*** MATERIAL FOR THIS EXERCISE

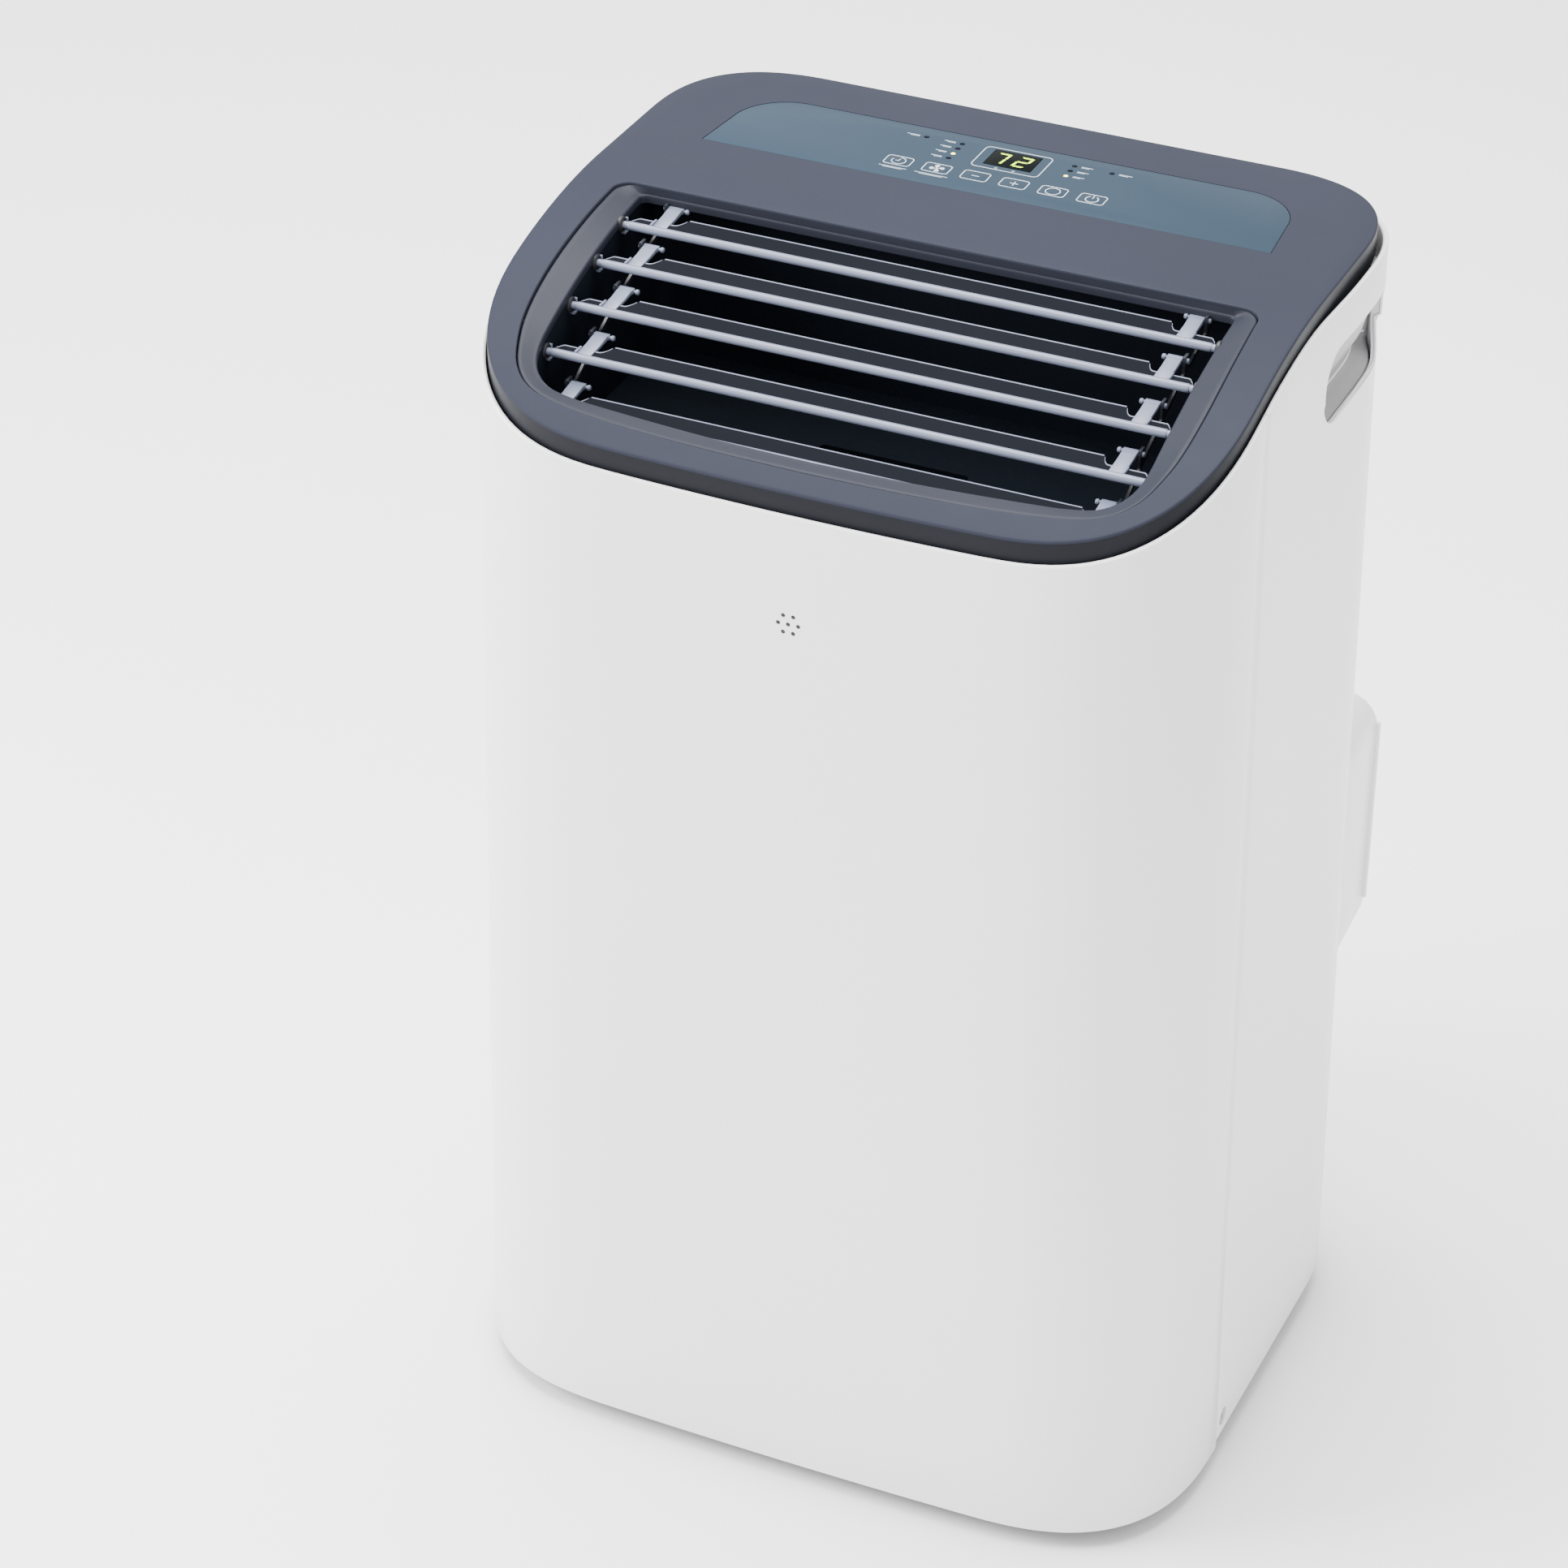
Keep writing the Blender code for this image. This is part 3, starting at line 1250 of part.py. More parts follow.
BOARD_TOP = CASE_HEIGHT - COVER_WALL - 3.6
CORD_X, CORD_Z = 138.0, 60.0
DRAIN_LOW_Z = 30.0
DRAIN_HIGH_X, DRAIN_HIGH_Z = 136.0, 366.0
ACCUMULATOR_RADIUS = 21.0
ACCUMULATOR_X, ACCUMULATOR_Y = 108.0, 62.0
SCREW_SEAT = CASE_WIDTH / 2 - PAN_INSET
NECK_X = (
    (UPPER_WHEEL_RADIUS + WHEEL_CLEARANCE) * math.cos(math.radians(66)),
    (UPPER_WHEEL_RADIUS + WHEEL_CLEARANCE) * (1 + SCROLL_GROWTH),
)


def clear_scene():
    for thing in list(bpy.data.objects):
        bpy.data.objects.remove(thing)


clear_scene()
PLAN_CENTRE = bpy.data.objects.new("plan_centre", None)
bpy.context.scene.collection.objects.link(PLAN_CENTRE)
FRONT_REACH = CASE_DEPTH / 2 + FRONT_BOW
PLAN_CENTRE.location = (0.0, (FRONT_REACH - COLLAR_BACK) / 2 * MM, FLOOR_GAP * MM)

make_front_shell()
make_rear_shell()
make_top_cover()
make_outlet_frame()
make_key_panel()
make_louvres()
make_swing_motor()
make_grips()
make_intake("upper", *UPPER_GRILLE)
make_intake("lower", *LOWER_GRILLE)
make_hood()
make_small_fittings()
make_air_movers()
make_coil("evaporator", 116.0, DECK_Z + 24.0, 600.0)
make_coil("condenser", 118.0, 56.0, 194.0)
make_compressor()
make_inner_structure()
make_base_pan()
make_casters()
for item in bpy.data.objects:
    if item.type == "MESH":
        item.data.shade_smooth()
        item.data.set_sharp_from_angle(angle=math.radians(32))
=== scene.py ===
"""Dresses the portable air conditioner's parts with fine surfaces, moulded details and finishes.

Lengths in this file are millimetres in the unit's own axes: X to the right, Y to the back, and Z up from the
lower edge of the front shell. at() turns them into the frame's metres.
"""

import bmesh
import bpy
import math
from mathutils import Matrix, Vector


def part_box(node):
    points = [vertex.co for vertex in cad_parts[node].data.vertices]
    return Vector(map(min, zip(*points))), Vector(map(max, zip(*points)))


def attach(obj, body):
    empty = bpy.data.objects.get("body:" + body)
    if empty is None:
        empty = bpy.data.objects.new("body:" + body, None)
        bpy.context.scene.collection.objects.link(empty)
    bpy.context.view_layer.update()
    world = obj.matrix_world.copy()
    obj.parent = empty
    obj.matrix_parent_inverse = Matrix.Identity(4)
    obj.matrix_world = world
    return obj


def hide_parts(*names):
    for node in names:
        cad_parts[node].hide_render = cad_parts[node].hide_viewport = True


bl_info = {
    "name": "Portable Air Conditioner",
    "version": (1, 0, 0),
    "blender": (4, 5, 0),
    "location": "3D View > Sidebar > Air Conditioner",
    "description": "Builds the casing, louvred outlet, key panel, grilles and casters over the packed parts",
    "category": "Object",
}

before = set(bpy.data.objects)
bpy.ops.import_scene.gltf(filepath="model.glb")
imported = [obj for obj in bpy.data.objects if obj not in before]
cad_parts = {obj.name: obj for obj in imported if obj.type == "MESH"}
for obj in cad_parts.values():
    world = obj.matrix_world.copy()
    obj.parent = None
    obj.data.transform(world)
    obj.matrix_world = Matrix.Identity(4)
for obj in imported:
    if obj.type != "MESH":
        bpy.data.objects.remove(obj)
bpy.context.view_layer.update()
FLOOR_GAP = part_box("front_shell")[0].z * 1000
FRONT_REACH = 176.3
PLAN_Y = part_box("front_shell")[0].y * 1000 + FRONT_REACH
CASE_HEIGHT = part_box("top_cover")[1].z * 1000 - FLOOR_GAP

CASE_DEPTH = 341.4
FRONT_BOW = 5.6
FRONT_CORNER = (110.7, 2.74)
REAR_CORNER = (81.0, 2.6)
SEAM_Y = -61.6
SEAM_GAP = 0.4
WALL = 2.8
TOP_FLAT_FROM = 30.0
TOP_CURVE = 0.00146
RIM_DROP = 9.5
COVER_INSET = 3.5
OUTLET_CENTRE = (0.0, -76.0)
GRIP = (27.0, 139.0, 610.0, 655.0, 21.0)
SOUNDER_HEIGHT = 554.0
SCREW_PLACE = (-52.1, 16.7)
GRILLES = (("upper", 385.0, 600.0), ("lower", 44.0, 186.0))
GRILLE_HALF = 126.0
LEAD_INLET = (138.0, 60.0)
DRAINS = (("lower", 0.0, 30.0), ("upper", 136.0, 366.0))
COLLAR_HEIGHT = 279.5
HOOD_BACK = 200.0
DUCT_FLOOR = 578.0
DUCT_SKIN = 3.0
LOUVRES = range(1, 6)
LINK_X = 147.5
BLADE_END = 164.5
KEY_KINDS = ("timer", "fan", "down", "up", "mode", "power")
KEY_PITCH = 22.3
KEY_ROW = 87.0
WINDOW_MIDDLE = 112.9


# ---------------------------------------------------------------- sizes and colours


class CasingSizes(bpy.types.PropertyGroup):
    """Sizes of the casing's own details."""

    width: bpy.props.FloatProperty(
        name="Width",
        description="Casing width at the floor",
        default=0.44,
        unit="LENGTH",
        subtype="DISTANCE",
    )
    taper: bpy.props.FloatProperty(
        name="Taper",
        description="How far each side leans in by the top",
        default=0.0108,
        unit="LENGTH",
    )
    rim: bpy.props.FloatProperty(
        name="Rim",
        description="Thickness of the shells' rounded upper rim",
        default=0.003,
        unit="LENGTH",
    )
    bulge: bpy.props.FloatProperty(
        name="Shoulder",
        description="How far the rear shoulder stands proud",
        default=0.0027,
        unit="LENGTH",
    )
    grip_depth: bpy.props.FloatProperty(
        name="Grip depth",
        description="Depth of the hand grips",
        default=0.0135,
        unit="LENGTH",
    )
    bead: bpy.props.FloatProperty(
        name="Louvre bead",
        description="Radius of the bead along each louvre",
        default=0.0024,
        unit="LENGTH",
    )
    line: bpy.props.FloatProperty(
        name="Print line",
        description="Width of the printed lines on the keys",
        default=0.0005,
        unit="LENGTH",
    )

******
*** MATERIAL FOR THIS EXERCISE

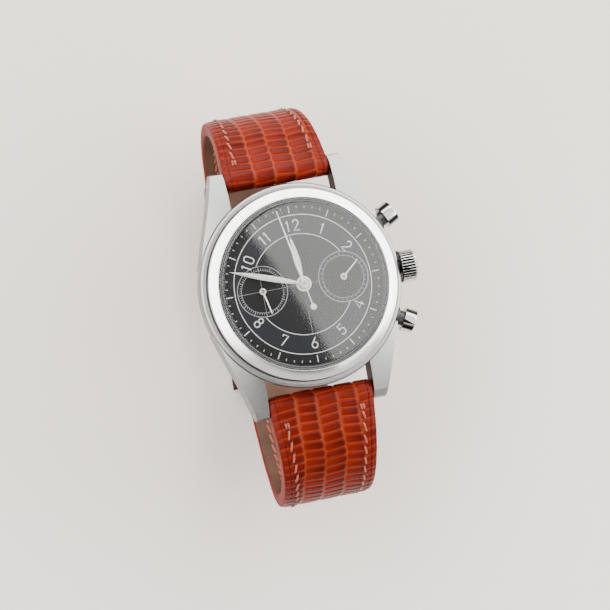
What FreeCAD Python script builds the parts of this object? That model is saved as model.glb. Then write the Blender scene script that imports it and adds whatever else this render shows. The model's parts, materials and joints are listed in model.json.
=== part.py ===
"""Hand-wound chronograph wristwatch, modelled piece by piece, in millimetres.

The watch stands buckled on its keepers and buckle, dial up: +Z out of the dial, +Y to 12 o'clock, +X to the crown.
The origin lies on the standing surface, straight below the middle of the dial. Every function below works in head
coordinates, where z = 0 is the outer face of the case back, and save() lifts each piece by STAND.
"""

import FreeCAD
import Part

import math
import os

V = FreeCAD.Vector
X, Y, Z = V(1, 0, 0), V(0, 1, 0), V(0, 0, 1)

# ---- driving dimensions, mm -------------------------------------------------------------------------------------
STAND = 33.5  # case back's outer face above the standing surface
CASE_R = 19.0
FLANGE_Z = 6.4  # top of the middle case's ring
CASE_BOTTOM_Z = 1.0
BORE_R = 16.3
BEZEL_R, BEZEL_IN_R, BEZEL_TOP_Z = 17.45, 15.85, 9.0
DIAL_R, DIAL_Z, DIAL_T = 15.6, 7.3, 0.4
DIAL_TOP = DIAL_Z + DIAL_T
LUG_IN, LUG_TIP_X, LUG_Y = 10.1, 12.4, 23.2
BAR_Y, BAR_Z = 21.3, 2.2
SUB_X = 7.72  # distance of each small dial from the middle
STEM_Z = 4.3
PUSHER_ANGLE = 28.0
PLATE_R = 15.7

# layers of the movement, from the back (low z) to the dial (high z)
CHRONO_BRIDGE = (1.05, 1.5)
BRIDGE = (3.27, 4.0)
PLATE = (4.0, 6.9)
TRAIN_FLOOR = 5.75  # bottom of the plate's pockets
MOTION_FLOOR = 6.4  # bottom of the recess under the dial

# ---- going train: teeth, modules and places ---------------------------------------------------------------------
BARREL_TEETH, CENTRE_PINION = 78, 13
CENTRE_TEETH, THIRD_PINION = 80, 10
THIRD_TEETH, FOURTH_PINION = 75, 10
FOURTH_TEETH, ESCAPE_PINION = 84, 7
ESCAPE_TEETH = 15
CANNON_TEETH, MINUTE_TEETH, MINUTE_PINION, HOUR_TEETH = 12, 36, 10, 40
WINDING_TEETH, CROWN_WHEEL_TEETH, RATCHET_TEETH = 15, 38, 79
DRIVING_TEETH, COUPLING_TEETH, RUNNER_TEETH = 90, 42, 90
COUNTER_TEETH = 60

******
*** MATERIAL FOR THIS EXERCISE

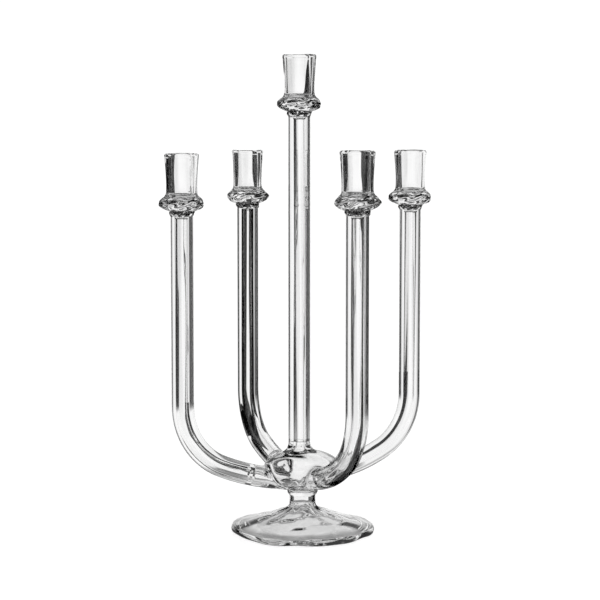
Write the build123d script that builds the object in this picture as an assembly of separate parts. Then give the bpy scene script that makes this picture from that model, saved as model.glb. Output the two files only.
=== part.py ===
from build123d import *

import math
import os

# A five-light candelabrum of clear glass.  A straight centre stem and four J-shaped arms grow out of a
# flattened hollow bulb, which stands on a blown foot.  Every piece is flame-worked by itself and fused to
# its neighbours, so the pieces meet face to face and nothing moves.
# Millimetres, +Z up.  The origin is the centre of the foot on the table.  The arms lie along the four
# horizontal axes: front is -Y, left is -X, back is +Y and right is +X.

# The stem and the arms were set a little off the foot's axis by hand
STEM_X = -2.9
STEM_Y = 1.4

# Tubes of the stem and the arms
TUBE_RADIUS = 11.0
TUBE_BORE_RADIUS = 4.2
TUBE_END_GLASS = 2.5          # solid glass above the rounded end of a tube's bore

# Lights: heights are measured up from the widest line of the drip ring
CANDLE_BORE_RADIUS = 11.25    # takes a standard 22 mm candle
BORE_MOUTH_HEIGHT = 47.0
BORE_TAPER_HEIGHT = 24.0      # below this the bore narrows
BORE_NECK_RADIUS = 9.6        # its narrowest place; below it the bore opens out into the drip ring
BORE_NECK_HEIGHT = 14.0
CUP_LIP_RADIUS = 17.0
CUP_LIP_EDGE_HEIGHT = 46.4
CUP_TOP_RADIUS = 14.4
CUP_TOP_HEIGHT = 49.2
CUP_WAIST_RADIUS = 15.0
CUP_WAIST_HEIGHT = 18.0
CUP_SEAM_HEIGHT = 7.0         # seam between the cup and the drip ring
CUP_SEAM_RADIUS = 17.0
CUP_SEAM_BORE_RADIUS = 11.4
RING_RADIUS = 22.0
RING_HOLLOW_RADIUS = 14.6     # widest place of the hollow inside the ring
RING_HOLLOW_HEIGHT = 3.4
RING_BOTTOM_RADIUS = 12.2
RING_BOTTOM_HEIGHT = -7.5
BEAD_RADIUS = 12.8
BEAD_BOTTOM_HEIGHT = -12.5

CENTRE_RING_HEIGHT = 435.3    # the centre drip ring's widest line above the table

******

_WORK TO DO:_ Only the lines from the line with "Keep writing the" to the line with "bpy.data.objects.remove(thing)", inclusive, are to be printed, exactly as they appear.

_ANSWER:_
Keep writing the Blender code for this image. This is part 3, starting at line 1250 of part.py. More parts follow.
BOARD_TOP = CASE_HEIGHT - COVER_WALL - 3.6
CORD_X, CORD_Z = 138.0, 60.0
DRAIN_LOW_Z = 30.0
DRAIN_HIGH_X, DRAIN_HIGH_Z = 136.0, 366.0
ACCUMULATOR_RADIUS = 21.0
ACCUMULATOR_X, ACCUMULATOR_Y = 108.0, 62.0
SCREW_SEAT = CASE_WIDTH / 2 - PAN_INSET
NECK_X = (
    (UPPER_WHEEL_RADIUS + WHEEL_CLEARANCE) * math.cos(math.radians(66)),
    (UPPER_WHEEL_RADIUS + WHEEL_CLEARANCE) * (1 + SCROLL_GROWTH),
)


def clear_scene():
    for thing in list(bpy.data.objects):
        bpy.data.objects.remove(thing)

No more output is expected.